LONDON — The parents of a critically ill infant in Britain have abandoned their months-long quest to take their child to the United States for medical treatment, their lawyer said Monday at the latest court hearing in London.
According to CBS News’ partner network BBC News, Grant Armstrong, the couple’s lawyer, told the court on Monday that the decision had been made to end the legal battle due to a U.S. expert in baby Charlie Gard’s condition changing his stance on the likely success of any treatment he could offer.
Britain’s High Court was to consider new evidence in the case of Charlie Gard on Monday. The 11-month-old has a rare genetic condition, and his parents had wanted him to receive an experimental treatment in the U.S.
Doctors at Great Ormond Street Hospital had said the treatment wouldn’t help and could cause the child pain. They want to switch off his life support and allow him to die peacefully.
The case won international attention after Charlie’s parents received support from Pope Francis, U.S. President Donald Trump and some members of the U.S. Congress.
Judge Nicholas Francis scheduled the two-day hearing for this week to consider fresh evidence after Dr. Michio Hirano, an American neurology expert from Columbia Medical Center in New York, came to London to examine the child.
Last week, Great Ormond Street told the parents that a report on the latest scan of Charlie’s brain made for “sad reading.” The hospital’s lawyer, Katie Gollop, broke the news to the child’s parents at a pre-court hearing Friday in London.
Charlie’s father, Chris Gard, yelled “Evil!” at Gollop as Charlie’s mother, Connie Yates, began to cry. The parents said it was the first time they had been told about the latest results in the crucial test of brain function.
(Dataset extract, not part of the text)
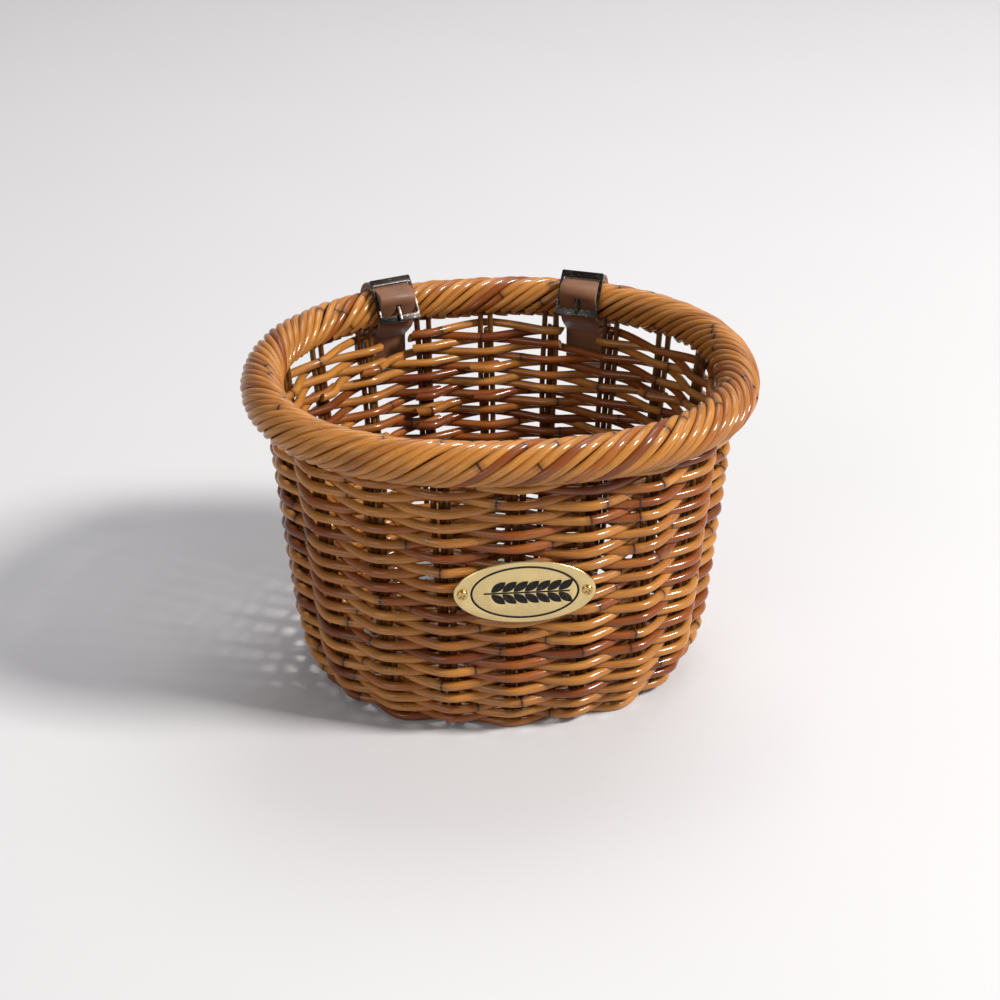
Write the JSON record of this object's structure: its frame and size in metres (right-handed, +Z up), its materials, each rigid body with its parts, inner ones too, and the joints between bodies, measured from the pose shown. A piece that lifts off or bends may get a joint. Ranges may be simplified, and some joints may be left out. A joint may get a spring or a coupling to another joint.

In court on Monday, Armstrong, the parents’ lawyer said Hirano had been willing to provide the experimental treatment until he looked at the results of the latest MRI scan of Charlie’s brain. With that offer withdrawn, Armstrong said time had effectively run out for Charlie.
“For Charlie, it is too late. The damage has been done,” Armstrong said on Monday, according to BBC News’ Joshua Rozenberg, who was in the High Court room. “It is no longer in Charlie’s best interests to pursue this course of treatment.”
The hospital believes Charlie has suffered irreversible brain damage — a view his parents have challenged.
Charlie suffers from mitochondrial depletion syndrome and cannot breathe unaided. Before the latest scan last week, his parents — and Hirano –believed the treatment, which has never been tested on a human with Charlie’s exact condition, could possibly restore his muscular and brain functions.
Previous courts, including the European Court of Human Rights, have sided with the hospital.